Hierarchical Divisive Clustering

This is a "top-down" approach of building hierarchy in which all data points start out as belonging to a single cluster. Then, the data points are split, or divided, into separate clusters recursively until each of them falls into its own separate individual clusters.

  • All observations start as one cluster, and splits are performed recursively as one moves down the hierarchy.

Implementation of Divisive Clustering

# Generate a dataset
df <- create_cluster_data(50, 1, 3, random_state=7)

# Perform divisive clustering
dend_df <- diana(df, metric="euclidean")

# Plot the dendrogram
dend_df <- as.dendrogram(dend_df)
dend_df <- rotate(dend_df, 1:50)
dend_df <- color_branches(dend_df, k=3)

labels_colors(dend_df) <-
    c("black", "darkgreen", "red")[sort_levels_values(
        as.numeric(df[,3])[order.dendrogram(dend_df)])]

labels(dend_df) <- paste(as.character(
    paste0("cluster_",df[,3]," "))[order.dendrogram(dend_df)],
    "(",labels(dend_df),")", 
    sep = "")

dend_df <- hang.dendrogram(dend_df, hang_height=1) # 0.1
dend_df <- set(dend_df, "labels_cex", 0.8)

plot(dend_df, 
     main = "Clustered Data Set
     (based on Divisive Clustering using diana() function)", 
     horiz =  FALSE,  nodePar = list(cex = 0.5), cex=1)
legend("topleft", 
       legend = c("Cluster 1", "Cluster 2", "Cluster 3"), 
       fill = c("darkgreen", "black", "red"))
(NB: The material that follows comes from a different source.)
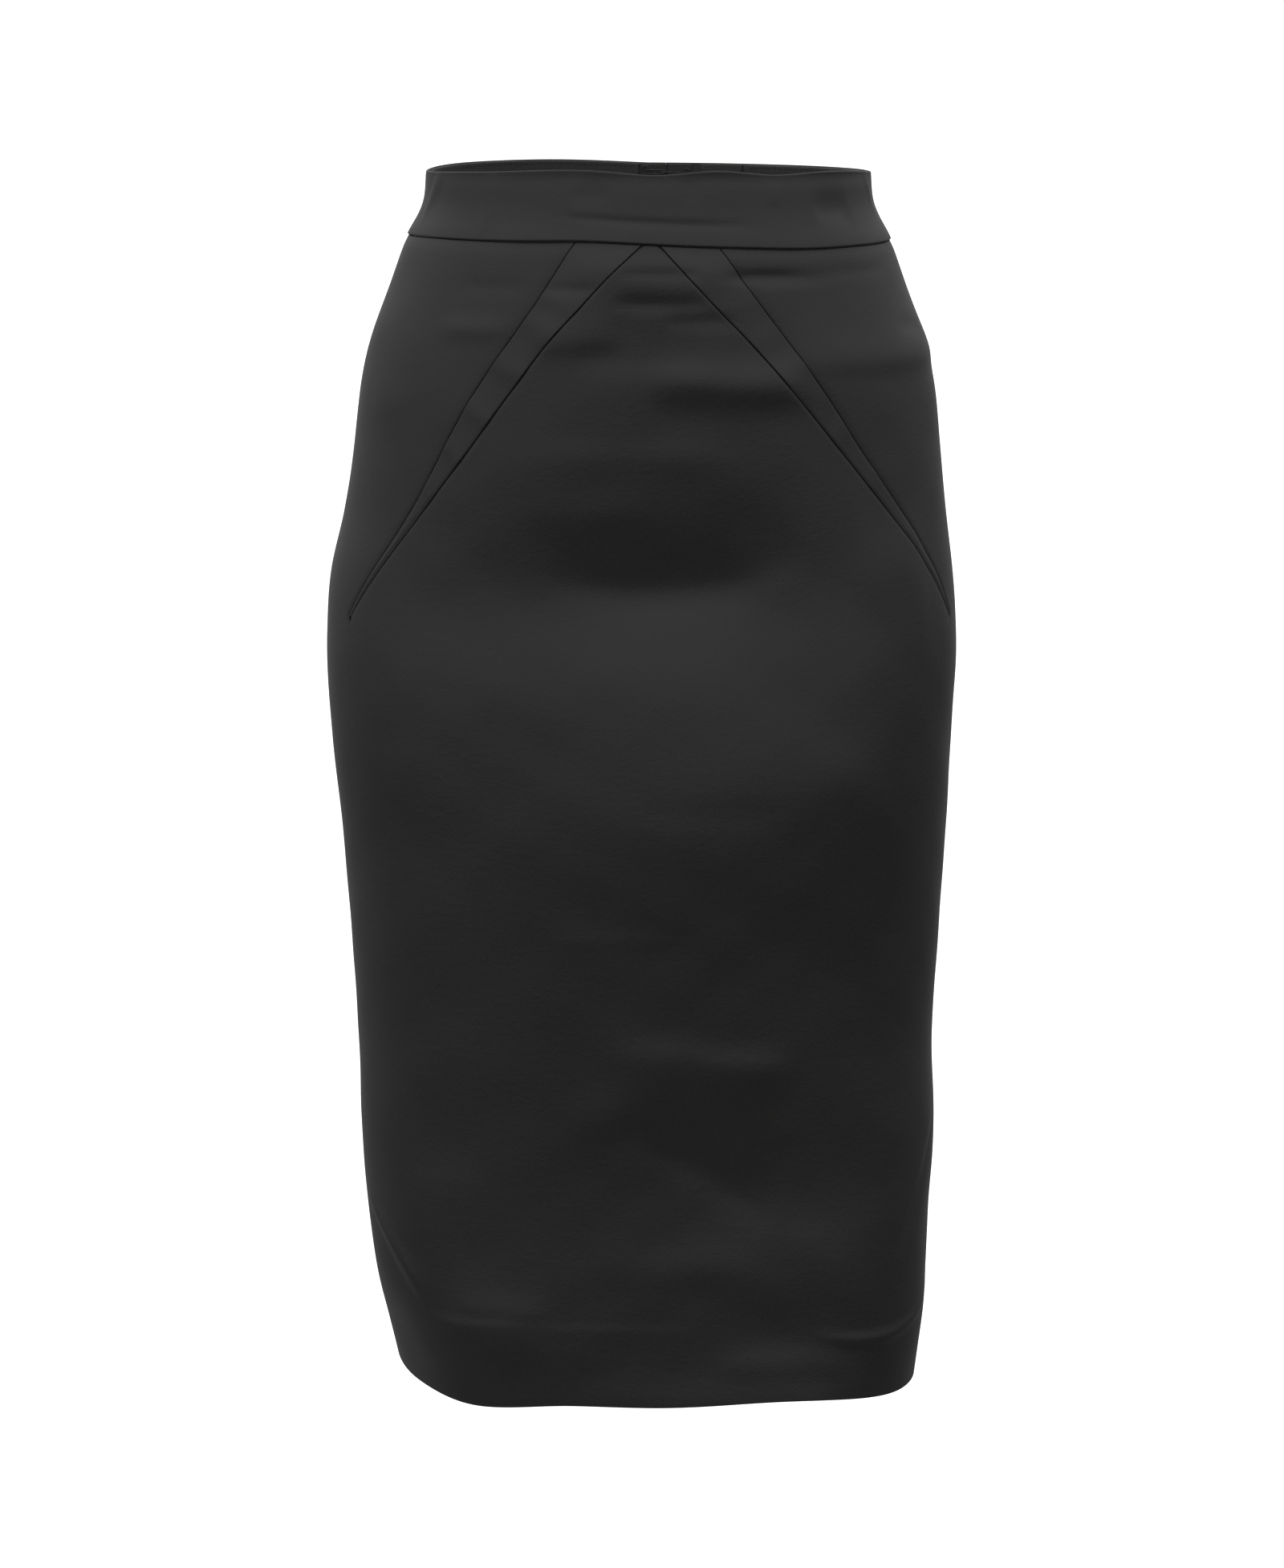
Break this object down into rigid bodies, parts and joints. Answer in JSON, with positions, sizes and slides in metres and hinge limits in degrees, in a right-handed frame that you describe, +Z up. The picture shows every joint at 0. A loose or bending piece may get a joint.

Strengths and Weaknesses of Hierarchical Clustering

Strengths

  • The method does not require users to pre-specify the number of clusters manually.
  • This method does not work account for missing values.

Weaknesses

  • Even though the number of clusters does not have to be pre-specified, users still need to specify the *distance metric* and the *linkage criteria*.
  • This method becomes very slow when the size of the data set is large.

See Also

Although this article only focused on two clustering algorithms. There are many other clustering methods that employ different strategies. Readers are suggested to investigate expectation maximization algorithm, and density based clustering algorithms, and latent class analysis specifically.

Key Publications

k-Means Clustering

  • MacQueen, James. "Some methods for classification and analysis of multivariate observations." Proceedings of the fifth Berkeley symposium on mathematical statistics and probability. Vol. 1. No. 14. 1967.

Hierarchical Clustering

  • Johnson, S.C. Hierarchical clustering schemes. Psychometrika 32, 241–254 (1967). [1](https://doi.org/10.1007/BF02289588)
  • Murtagh, F., & Legendre, P. (2014). Ward’s hierarchical agglomerative clustering method: which algorithms implement Ward’s criterion?. Journal of classification, 31(3), 274-295.

Other Clustering Methods

  • A. K. Jain, M. N. Murty, and P. J. Flynn. 1999. Data clustering: a review. ACM Comput. Surv. 31, 3 (September 1999), 264–323. DOI:[2](https://doi.org/10.1145/331499.331504)
  • Lanza, S. T., & Rhoades, B. L. (2013). Latent class analysis: an alternative perspective on subgroup analysis in prevention and treatment. Prevention science : the official journal of the Society for Prevention Research, 14(2), 157–168. [3](https://doi.org/10.1007/s11121-011-0201-1)
  • Erich Schubert, Jörg Sander, Martin Ester, Hans Peter Kriegel, and Xiaowei Xu. 2017. DBSCAN Revisited, Revisited: Why and How You Should (Still) Use DBSCAN. ACM Trans. Database Syst. 42, 3, Article 19 (July 2017), 21 pages. DOI:[4](https://doi.org/10.1145/3068335)